The most glaring thing about Jane Doe is the violence contained in each of the songs. It is what people would normally refer to as “energy,” a word that has been the cliche for bands when asked what makes their music different from any other. With Converge, however, the abrasive sound and unparalleled live show translates into this pressed recording like energy stripped of its gloss, revealing an intense fascination to destroy everything in its path and leave a bloody mess on the scene.
Better yet, imagine a 600-grit sanding block vigorously scraping the skin and flesh of your face, blood lubricating the block until it shreds all of your features away, rendering you a bloody, faceless mess. Yes, it's that visceral.
Of course, much of this violence is credited to the compelling montage of indecipherable screams, grinding rhythm section, odd time signatures and hostile production value. Openers “Concubine” and “Fault And Fracture,” for all of their beauty distorted by their bent song structures, lay the foundation for “Distance And Meaning,” an antagonistic and anarchistic number that lays atonal riffs and explosive dynamics that sublimates a tamed, mild-manned pet into a primal, uncompromising beast.

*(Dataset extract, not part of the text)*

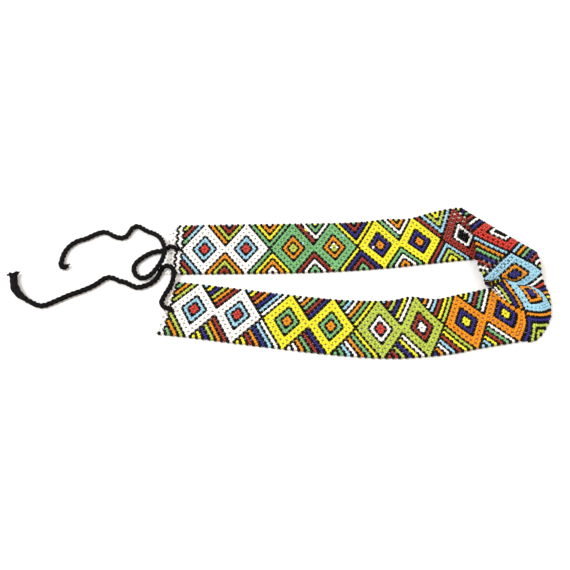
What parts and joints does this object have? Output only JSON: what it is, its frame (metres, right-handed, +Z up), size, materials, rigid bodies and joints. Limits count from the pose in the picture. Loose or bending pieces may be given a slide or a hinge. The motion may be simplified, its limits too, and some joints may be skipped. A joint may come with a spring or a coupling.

Bannon, despite his persistent use of harsh screams, becomes a distinct part of the band’s sound. Only few understand the power that such a vocal style offers to a band playing extreme music, but none are able to deliver their vocals with so much passion and intensity like Bannon. Listening to his tormented delivery in the album’s crowning punk gem “Homewrecker” would finally shed light to those who don't understand. Still, it may be baffling how such beautiful yet harrowing lovelorn lyrics (“I have bled and I have given / the longest of rivers and the longest of ropes / And you're not grasping and my light is sinking on the horizon”) are not sung in a more comprehensible manner. This only proves that Converge is the most disturbing band to ever sing about relationships.
This is not to say that Bannon should hog the limelight of the album’s success. What the band was also able to do in this release is to write progressive numbers necessary to develop and upgrade their attack, as the sprawling title track would suggest. Also, “Heaven In Her Arms” boasts their heaviest outro riff, or any riff for that matter, since “The Saddest Day” off Petitioning The Empty Sky. Aside from these subtler nuances, the band's high-octane performances are able to maintain a standard of blistering, mind-numbing wall of noise.
This is the perfect soundtrack for those Japanese rooms in which you enter and get to break stuff. You know the drill -- smash that antique vase on the wall, jump naked into a panel of glass windows and slit your gut to feel something else aside from this unspoken frustration since your girlfriend left you for another man.
I am telling you, Jane Doe is a bitch of a listen.